Roles, alternates, and observers must be assigned before the clock starts, and everyone deserves a short prebrief. Roles include the incident commander, technical leads for identity, endpoint, network, and cloud, case manager, evidence custodian, legal and privacy liaisons, and communications lead; alternates ensure continuity if someone is unavailable or conflicted. Observers watch timing, language, and adherence to playbooks without steering decisions; their notes become the spine of the hot wash. The prebrief establishes scope boundaries, safety controls, and the evidence capture plan so no one improvises storage locations or forgets to preserve chat and logs. Clear seating prevents the two most common rehearsal failures: role confusion and decision drift when the first surprise lands.
Artifacts are the evidence of performance and the raw material for improvement. Preserve chat logs, paging traces, case records, tickets, screenshots, timeline exports, and change approvals, and tag each to the playbook step it supports. When possible, store raw and normalized versions of key logs alongside event identifiers so analysts can reproduce queries and counsel can defend chain-of-custody decisions later. The goal is not to drown in data but to keep a thin, complete thread from signal to action to verification. In mature programs, the artifact set is small and predictable because it reflects the minimum needed to re-walk the incident, test conclusions, and show that decisions matched authority and thresholds.
Real incidents never respect org charts, so drills must practice cross-team coordination. Legal and privacy weigh notification triggers, preserve privilege, and set retention and hold expectations; communications crafts messages that inform without speculation; facilities manages physical safety and access; vendors and regulators may play decisive roles when contracts or laws define clocks and approvals. Integrating these partners in rehearsal surfaces real constraints—who can approve what, what language is preapproved, what evidence must be attached—and prevents the “we’ll loop them in later” reflex that burns hours on game day. Cross-team practice also inoculates against blame language by building a shared vocabulary for trade-offs.

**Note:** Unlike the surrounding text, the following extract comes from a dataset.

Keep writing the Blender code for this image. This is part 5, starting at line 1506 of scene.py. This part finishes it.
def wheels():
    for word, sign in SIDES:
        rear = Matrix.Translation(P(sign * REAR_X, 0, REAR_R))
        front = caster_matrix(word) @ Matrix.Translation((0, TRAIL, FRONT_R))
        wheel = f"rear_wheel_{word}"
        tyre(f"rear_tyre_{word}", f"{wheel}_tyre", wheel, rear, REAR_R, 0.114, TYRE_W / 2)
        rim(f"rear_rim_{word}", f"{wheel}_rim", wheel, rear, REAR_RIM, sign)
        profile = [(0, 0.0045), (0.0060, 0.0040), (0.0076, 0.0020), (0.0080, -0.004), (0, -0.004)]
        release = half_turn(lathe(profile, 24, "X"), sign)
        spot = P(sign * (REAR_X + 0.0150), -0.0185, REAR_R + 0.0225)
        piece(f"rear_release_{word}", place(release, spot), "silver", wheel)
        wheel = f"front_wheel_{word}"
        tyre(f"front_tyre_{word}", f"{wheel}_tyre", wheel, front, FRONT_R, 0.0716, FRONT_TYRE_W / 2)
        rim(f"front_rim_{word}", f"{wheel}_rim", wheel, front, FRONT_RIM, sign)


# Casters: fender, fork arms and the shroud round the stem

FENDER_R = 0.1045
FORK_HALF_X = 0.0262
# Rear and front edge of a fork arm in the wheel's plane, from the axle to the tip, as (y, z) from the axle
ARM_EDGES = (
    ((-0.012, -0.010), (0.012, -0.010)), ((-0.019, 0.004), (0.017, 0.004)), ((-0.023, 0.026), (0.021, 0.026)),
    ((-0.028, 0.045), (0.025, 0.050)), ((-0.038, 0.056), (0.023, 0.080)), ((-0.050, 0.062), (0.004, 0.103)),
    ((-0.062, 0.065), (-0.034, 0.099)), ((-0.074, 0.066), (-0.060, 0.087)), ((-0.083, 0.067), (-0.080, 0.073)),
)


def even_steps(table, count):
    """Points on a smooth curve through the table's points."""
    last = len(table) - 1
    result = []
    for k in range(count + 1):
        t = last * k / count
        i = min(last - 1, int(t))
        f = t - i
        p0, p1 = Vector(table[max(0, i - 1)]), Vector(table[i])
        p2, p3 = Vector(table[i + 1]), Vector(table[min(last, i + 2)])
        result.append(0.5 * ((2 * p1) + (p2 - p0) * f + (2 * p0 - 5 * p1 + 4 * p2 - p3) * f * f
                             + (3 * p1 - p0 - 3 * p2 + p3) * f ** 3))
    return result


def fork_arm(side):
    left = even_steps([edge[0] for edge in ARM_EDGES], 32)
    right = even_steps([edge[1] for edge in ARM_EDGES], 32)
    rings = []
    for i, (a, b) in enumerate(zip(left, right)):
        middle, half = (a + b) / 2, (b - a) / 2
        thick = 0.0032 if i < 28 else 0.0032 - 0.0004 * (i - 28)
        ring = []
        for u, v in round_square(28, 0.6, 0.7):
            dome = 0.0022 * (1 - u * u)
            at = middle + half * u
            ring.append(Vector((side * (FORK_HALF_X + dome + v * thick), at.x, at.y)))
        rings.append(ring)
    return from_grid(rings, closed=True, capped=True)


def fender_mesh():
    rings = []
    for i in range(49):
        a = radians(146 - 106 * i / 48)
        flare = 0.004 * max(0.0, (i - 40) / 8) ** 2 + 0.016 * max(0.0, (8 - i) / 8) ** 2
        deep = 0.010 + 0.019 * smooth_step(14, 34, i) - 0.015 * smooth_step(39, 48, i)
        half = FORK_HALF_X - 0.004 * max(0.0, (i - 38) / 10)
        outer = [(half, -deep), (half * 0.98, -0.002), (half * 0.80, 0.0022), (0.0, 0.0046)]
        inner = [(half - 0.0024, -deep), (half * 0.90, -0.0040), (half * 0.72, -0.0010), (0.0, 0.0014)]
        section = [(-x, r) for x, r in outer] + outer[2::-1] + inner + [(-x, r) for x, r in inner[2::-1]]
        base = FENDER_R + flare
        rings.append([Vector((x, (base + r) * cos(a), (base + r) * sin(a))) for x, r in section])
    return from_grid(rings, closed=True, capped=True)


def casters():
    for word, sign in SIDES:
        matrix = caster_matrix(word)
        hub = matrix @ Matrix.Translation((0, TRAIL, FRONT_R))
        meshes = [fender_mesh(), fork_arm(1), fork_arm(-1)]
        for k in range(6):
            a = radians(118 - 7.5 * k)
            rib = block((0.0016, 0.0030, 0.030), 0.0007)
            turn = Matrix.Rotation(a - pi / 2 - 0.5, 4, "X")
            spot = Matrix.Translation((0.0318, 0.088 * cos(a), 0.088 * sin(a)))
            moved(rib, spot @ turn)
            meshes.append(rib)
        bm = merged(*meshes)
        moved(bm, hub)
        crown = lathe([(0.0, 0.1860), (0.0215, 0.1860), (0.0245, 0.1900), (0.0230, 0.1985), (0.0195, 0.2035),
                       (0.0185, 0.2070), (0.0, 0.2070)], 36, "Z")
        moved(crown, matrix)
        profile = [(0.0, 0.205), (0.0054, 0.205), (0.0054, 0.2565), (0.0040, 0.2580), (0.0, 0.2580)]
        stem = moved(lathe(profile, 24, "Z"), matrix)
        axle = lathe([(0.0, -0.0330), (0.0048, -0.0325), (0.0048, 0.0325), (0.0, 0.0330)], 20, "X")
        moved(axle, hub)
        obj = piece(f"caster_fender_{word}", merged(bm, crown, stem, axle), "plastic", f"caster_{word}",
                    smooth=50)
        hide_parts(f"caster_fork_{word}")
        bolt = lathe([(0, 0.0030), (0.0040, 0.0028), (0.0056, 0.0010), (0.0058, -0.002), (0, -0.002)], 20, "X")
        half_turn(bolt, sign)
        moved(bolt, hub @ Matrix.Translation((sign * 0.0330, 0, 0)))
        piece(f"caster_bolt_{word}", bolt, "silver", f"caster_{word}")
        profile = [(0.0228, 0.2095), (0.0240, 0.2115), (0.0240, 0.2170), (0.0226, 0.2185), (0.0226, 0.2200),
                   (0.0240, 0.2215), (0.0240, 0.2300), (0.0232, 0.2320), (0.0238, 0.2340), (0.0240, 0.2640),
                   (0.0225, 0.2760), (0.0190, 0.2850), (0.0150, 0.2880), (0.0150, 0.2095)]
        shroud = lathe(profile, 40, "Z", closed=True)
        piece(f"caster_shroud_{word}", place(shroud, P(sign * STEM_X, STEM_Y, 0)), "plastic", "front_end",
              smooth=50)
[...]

Stress handoffs and paging reliability until they feel boring, and plan for backup communications when primary channels fail. Validate that on-call rotations page the right human, that acknowledgments land within the window, and that escalation paths promote decisions automatically. Kill the primary chat or conferencing tool mid-drill and move to the agreed secondary channel; verify that evidence capture continues without gaps. Practice how the incident commander hands the baton at shift change, including a compact status line, open decisions, and the next gate on the clock. Handoffs and comms failures are where many real incidents go sideways; rehearsal is where you turn them into routine mechanics.
Curveballs expose brittle assumptions and make success robust rather than lucky. Drop conflicting signals that force triagers to validate parsers and look for known benign patterns; remove a critical person to test alternates and keep authority moving; simulate a partial outage that breaks a dependency you usually take for granted, such as identity during a failover. Adjust injects mid-stream to mimic adversary adaptation or environmental drift, and require teams to document the hypothesis that justifies each move despite ambiguity. The aim is not to embarrass anyone; it is to reveal where success depends on a single component, a single person, or an untested belief. Curveballs make improvements pointed and durable.

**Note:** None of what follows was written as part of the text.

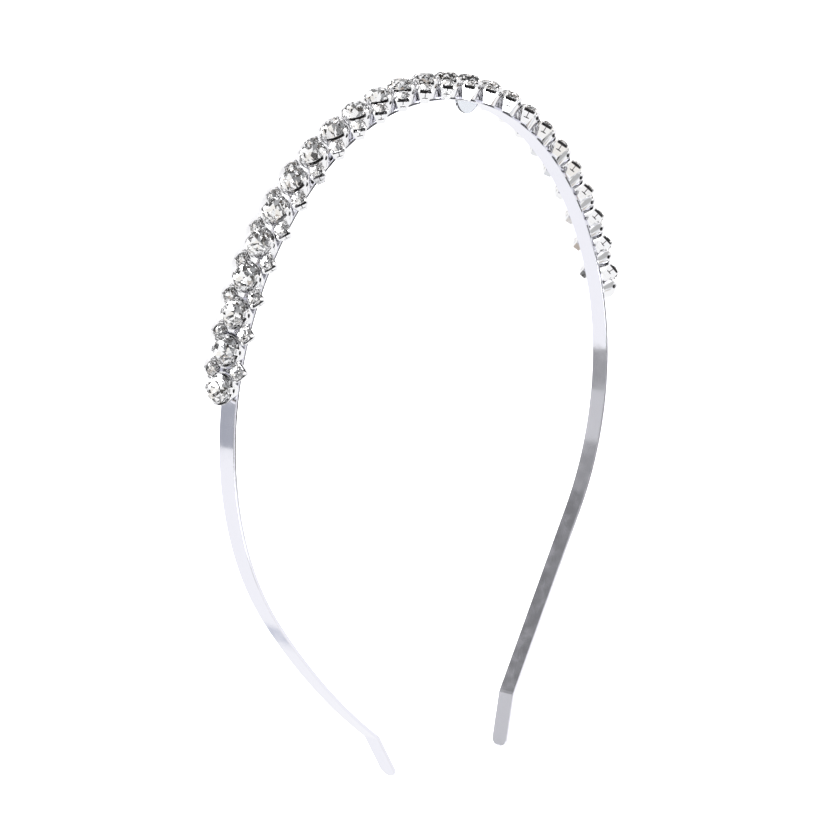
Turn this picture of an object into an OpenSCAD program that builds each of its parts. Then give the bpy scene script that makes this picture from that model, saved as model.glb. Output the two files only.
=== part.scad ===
// Crystal headband: a flat sprung metal strip bent to a head's arch, with round
// crystals in claw cups along the crown and a small crystal at each side between them.
// It lies on its side: X runs across the head, Y points to the crown, Z is the
// strip's width, and z = 0 is the surface that it lies on.

/* [Strip] */
// Width of the strip
strip_w = 4; // [3.8:0.1:4.2]
// Thickness of the strip
strip_t = 0.8; // [0.6:0.1:1]
// Outer radius of the arch over the crown
crown_r = 64; // [62:0.5:65.5]
// Length of each half of the crown's arc
crown_len = 44; // [42:1:46]
// Outer radius of the arch at the shoulder, between crown and temple
shoulder_r = 70.5; // [68:0.5:73]
// Length of the shoulder's arc
shoulder_len = 42; // [40:1:44]
// Outer radius beside the head, below the temple
side_r = 64.5; // [62:0.5:67]
// Length of the arc beside the head
side_len = 58; // [55:1:60]
// Length of each lower leg, down to the bend of its tip
leg_len = 46.6; // [44:0.2:49]
// Outer radius of the left lower leg, whose right-hand fellow is straight
left_leg_r = 180; // [170:5:220]
// Outward bend of each tip, in degrees
tip_bend = 20; // [15:1:25]
// Radius of the bend at each tip
tip_bend_r = 2.5; // [2:0.5:4]
// Length of each tip beyond its bend
tip_len = 12; // [10:0.5:14]

/* [Crystals] */
// Large crystals on each side of the one at the crown
pairs = 12; // [11:1:12]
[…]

Improvements must be tracked to completion and verified by retest or they fade into folklore. Treat remediation as work, not advice: ticket it, assign it, schedule it, and measure it. When an item lands—say, expanding Endpoint Detection and Response coverage or tightening Web Application Firewall block rules—schedule a quick micro-drill that exercises the change in context and captures the same metrics as the original gap. Retesting is how you prove that the drill produced gains you can bank on, not just insights you can recite. Close the loop with a short note in the lessons-learned record so the lineage from issue to fix to proof is visible.
Scenario rotation prevents a narrow kind of excellence and keeps muscle balanced. Ransomware drills test segmentation, backup immutability, credential hygiene, and restore timing; cloud outages test failover, identity dependencies, and provider communications; physical breaches test access control, device imaging, and chain of custody; privacy incidents test data subject rights handling, legal clocks, and messaging discipline. Rotate difficulty and stakes, and vary which crown jewels are at risk so no team becomes complacent. Each scenario family should have at least one tabletop, one functional exercise, and an occasional constrained full-scale event, all measured against the same core metrics so comparisons hold.
Consider a compact storyline that moves fast. A payroll administrator’s account authenticates from two distant regions within four minutes, followed by an admin console token reuse. The first page lands and the core team assembles in three minutes; step-up verification fails; the identity lead disables the account and revokes tokens per the gate; Endpoint Detection and Response isolates the device; the Web Application Firewall enables a precise block on the payroll admin route. Legal confirms no regulated data access so far; communications prepares an internal note with the next checkpoint time. Within nine minutes, containment is verified; logs, token metadata, and change tickets are attached to the case; a short recovery step restores normal access for other users. Timers, owners, and evidence appear in the live timeline. The hot wash later assigns improvements for token revocation propagation and alternate approvers for after-hours containment.
In conclusion, convert intent into a sixty-day drill plan with named owners, clear objectives, and success criteria tied to the same metrics you will use on a bad day. Schedule at least one tabletop that validates authority and communication, one functional exercise that times paging, triage, and containment, and a constrained full-scale event that rehearses failover with rollback. For each, state the scenario, the gates, the measures, the evidence to collect, and the remediation acceptance tests that will prove improvement. When rehearsal is planned, measured, and repeated, plans stop being decorations and start being performance you can trust.